▶ WHAT TO PRODUCE: Each line that holds the word "Blender" counts once; report the total and nothing else.

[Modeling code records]

┌──

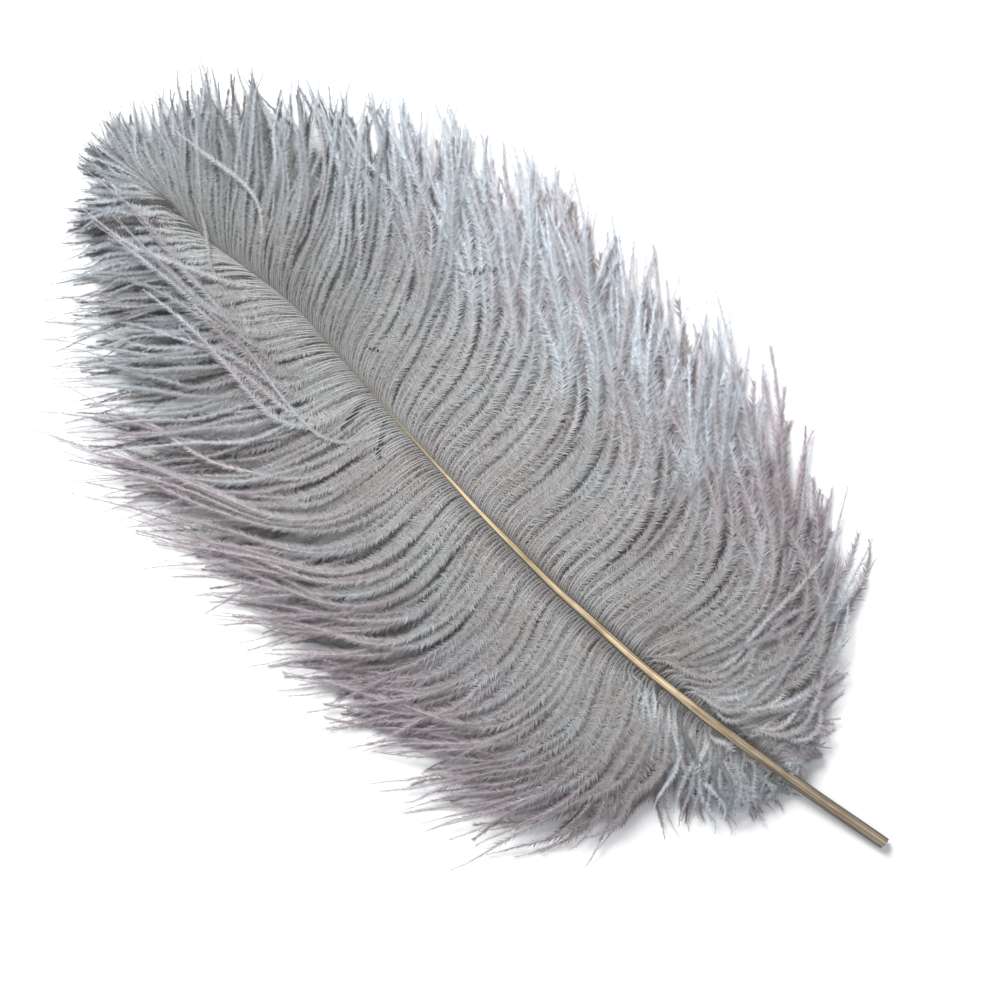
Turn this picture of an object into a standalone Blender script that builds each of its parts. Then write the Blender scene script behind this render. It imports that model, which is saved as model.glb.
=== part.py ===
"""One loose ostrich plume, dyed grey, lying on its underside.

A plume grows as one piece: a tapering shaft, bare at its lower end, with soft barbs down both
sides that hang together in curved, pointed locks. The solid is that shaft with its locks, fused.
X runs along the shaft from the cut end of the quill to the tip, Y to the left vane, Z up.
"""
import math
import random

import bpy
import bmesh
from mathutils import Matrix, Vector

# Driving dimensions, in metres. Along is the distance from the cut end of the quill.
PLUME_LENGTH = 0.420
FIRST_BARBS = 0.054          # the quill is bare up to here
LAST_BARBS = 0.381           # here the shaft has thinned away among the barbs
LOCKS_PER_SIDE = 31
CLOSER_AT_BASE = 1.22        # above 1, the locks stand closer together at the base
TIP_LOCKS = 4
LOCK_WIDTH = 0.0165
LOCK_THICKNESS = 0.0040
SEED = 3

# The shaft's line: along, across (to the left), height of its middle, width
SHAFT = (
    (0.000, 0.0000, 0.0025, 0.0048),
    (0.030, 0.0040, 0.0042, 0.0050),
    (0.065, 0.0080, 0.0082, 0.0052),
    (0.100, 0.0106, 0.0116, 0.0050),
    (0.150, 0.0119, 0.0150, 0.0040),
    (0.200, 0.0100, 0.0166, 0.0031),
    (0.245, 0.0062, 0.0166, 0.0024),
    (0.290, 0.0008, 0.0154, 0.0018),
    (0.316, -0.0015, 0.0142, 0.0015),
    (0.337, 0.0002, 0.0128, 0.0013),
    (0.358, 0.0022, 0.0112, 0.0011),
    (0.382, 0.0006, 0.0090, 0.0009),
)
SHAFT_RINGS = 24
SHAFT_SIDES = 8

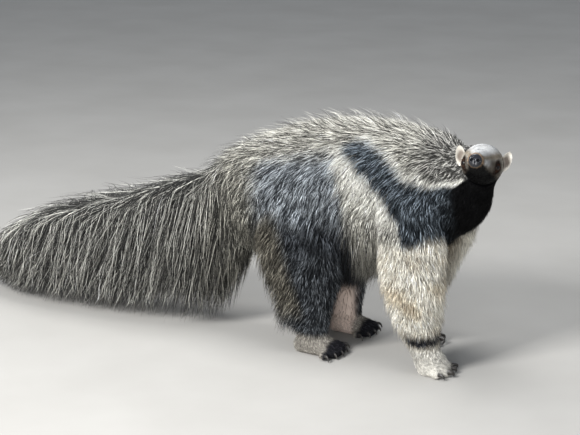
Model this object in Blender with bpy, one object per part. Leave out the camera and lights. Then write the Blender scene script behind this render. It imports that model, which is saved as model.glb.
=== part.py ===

└──

▶ SOLUTION FOR THIS EXERCISE: 2